Dark Forces was an amazing Doom clone full of Star Warsy-looking corridors. TIE Fighter brought the dogfights to life. KOTOR 2 was an impressive, philosophical dissection of the Force. The greats all adapt and explore specific slices. But only Star Wars Galaxies (RIP) dropped me in the setting of the films and just let me soak it all in. Until Outlaws.
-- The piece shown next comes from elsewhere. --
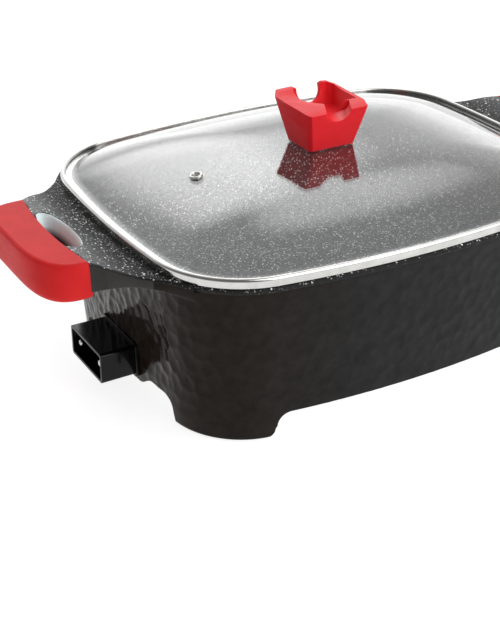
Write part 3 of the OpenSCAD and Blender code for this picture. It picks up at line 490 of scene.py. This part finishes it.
def ear_web():
    """The right ear with its bar, up to the pan's wall."""
    web = ear("ear_web", EAR_START, EAR_END)
    cut(web, ear("ear_hollow", EAR_START + 8, EAR_HOLLOW_END, inward=9, below=6, drop=5, round_r=3))
    under = prism("gap_wall", oval(4.5), GAP_WALL_LOW, PAN_H + 2)
    combine(under, ear("ear_part", EAR_START + 6, EAR_END, below=12), "INTERSECT")
    add(web, under)
    y = np.linspace(-GRIP_HALF - 1, GRIP_HALF + 1, 60)
    edge = np.column_stack([grip_inner_x(y, 1.6), y])
    past = [(PAST_EAR, -GRIP_HALF - 1), (PAST_EAR, GRIP_HALF + 1)]
    cut(web, prism("grip_side", past + edge[::-1].tolist(), 90, 170))
    add(web, ear_bar())
    cut(web, finger_gap())
    # What lies inside the pan's wall goes, so that the ear ends in it
    inside = [ring(wall_inset(z) + 1.5, z) for z in (100, WALL_TOP)] + [ring(INSET_TOP + 1.5, PAN_H + 20)]
    return cut(web, loft("inside_wall", inside))


def pan_body():
    """The pan's shell with its ears, the openings between its legs and the inlet's seat."""
    pan = loft("pan_body", pan_shell_rings())
    for turn in (Matrix.Identity(4), MIRROR_X):
        add(pan, place(ear_web(), turn))
    length = 3 * HALF_L
    cut(pan, place(prism("long_arch", whole(arch(ARCH_X)), -length, length), STAND))
    cut(pan, place(prism("right_arch", whole(arch(ARCH_Y)), 0, length), STAND_END))
    cut(pan, place(prism("left_arch", whole(lipped_arch(ARCH_Y)), -length, 0), STAND_END))
    cut(pan, on_inlet(prism("inlet_seat", rounded_rectangle(*SEAT), 0, 40), SEAT_X))
    return cut(pan, on_inlet(prism("inlet_window", rounded_rectangle(*WINDOW), -8, 40), SEAT_X))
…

Outlaws actually goes even further in giving us an authentic Star Wars playground. In Galaxies, anyone could be a Jedi. Initially the journey to Force mastery was a long and laborious one, but by the NGE update you could start your game as an acrobatic space wizard. Here’s your lightsaber, go have some fun. Despite the era during which it was set, the free-wheeling Jedi bullshit was very much drawn from the prequel trilogy. Outlaws, though, which is set between The Empire Strikes Back and Return of the Jedi, isn’t interested in Force-wielders. Jedi light
Kay Vess lives in a galaxy where there’s only a faint glimmer of hope and no magic. She’s a scoundrel making do—hitting up cantinas and hanging out with ne’er do wells. The wide open spaces she races through on her speeder are majestic and full of tourist-trap vistas, but the cities are dirty, busy, lived-in places where every nook and cranny builds this tangible sense of place. A real place.
Outlaws has a grounded vibe that I think a lot of adaptations forget the original trilogy also boasted—especially A New Hope and The Empire Strikes Back.